= Acid-citrate-dextrose =

Anticoagulant solution often used in blood samples

Acid-citrate-dextrose or acid-citrate-dextrose solution (ACD; also known as anticoagulant-citrate-dextrose or anticoagulant-citrate-dextrose solution) is any solution of citric acid, sodium citrate, and dextrose in water. It is mainly used as an anticoagulant (in yellow top tubes) to preserve blood specimens required for tissue typing. It is also used during procedures such as plasmapheresis instead of heparin.

== Formulation ==
Two solutions (A and B) are defined by the United States Pharmacopeia. They have the following properties:

Content of USP ACD solutions, per 1000 mL
| Substance | ACD-A amount (g) | ACD-B amount (g) |
|---|---|---|
| Total Citrate (as citric acid, anhydrous (C_{6}H_{8}O_{7})) | 20.59 to 22.75g | 12.37 to 13.67g |
| Dextrose (C_{6}H_{12}O_{6}*H_{2}O) | 23.28g to 25.73g | 13.96 to 15.44g |
| Sodium (Na) | 4.90g to 5.42g | 2.94 to 3.25g |

To make use:

| Substance | Amount for ACD-A | Amount for ACD-B |
|---|---|---|
| Citric acid, anhydrous (C_{6}H_{8}O_{7}) | 7.3 g | 4.4 g |
| Sodium citrate, dihydrate | 22.0 g | 13.2 g |
| Dextrose, monohydrate (C_{6}H_{12}O_{6}*H_{2}O) | 24.5 g | 14.7 g |
| Water for injection to make | 1000 mL | 1000 mL |

Dissolve the ingredients and mix.

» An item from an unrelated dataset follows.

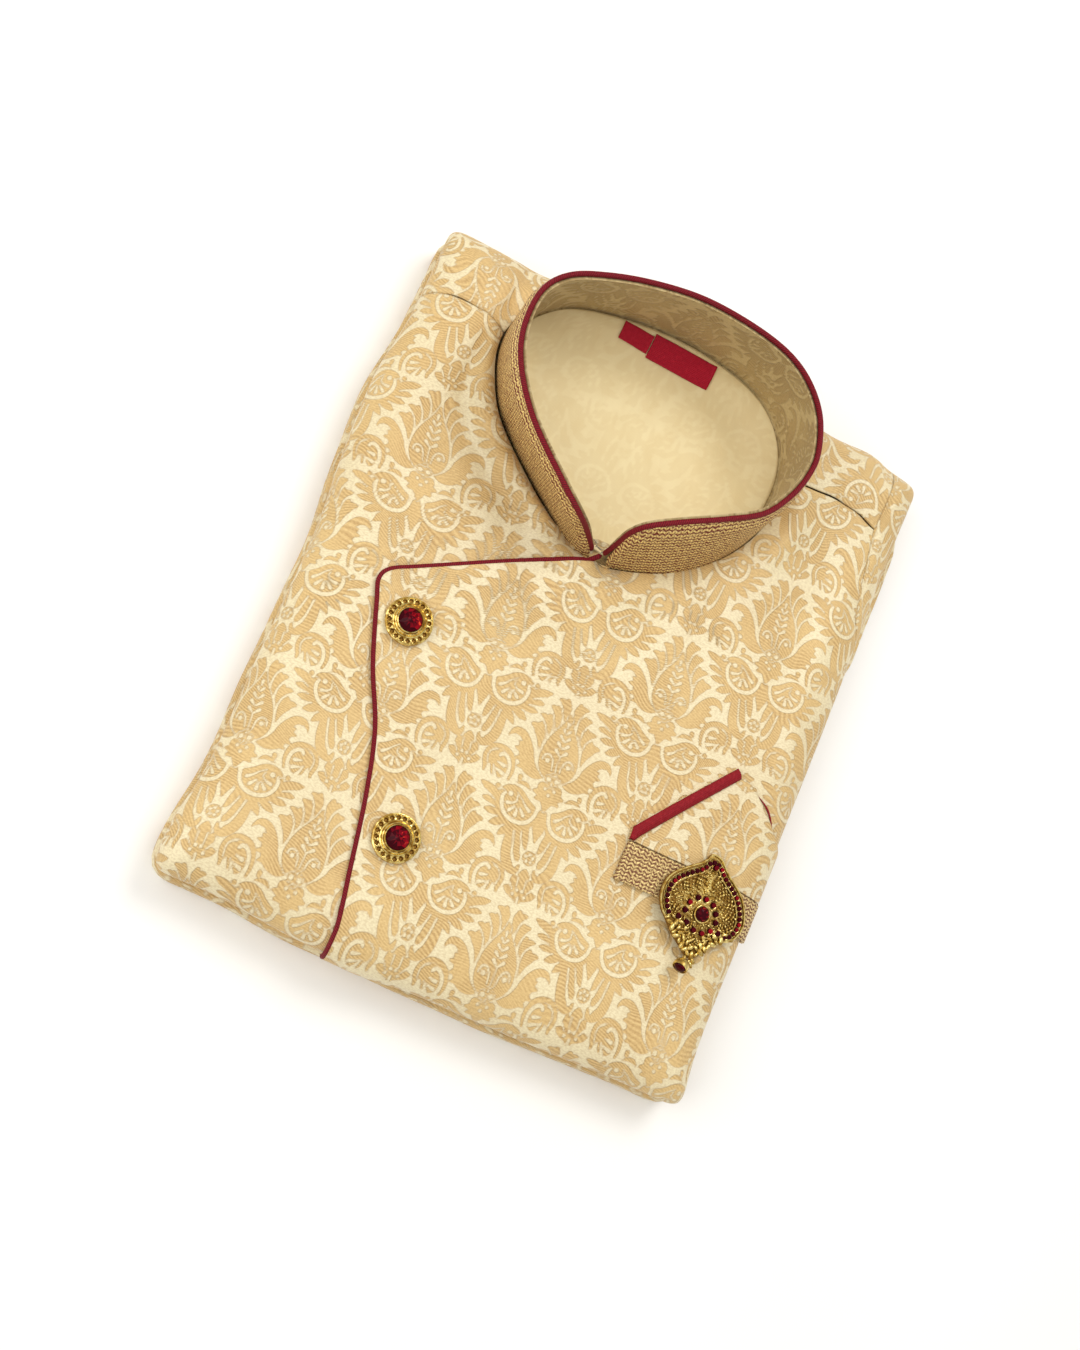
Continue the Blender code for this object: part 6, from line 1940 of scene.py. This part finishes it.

Filter until clear.

== History ==

=== Blood storage ===
ACD was invented by Loutit et al. in 1943 for preserving whole blood. They found that the mixture offers better red blood cell survival than the then state-of-the-art, MRC 1940 (trisodium citrate plus glucose). The old solution also caramelize when autoclaved, while the new one does not due to higher acidity. As a result, blood can now be stored for much longer, up to 21 days.

ACD was developed into CPD (citrate-phosphate-dextrose) in 1957, a version with phosphate added intended to reduce phosphate leakage from red blood cells. It does not improve shelf life appreciably, but patient recovery is improved. A later improvement was CPD with adenine (CPDA-1), which boosted RBC survival to five weeks when combined with plastic bags. CPD, in combination with adenine-mannitol additives such as SAGM, is the current blood bank preservative as of 2012.

Although human blood is generally stored using newer formulations, the uptake of such technology is slower in veterinary medicine. From experimentation on horse and donkey blood, it does seem that the newer human-blood storage technogies also translate to improvements in animal blood storage.

=== Apheresis ===
ACD is first described for use in apheresis in 1977. Citrate, typically in the form of ACD solutions, is now preferred over heparin because it is cheap, safe, and cleared out of the system faster. Use of ACD is universal for centrifuge-based systems, while membrane systems may use either. Heparin is still used for high-volume procedures, as infusing too much citrate with the returned blood can cause toxicity from the chelating action, mainly hypocalcemia.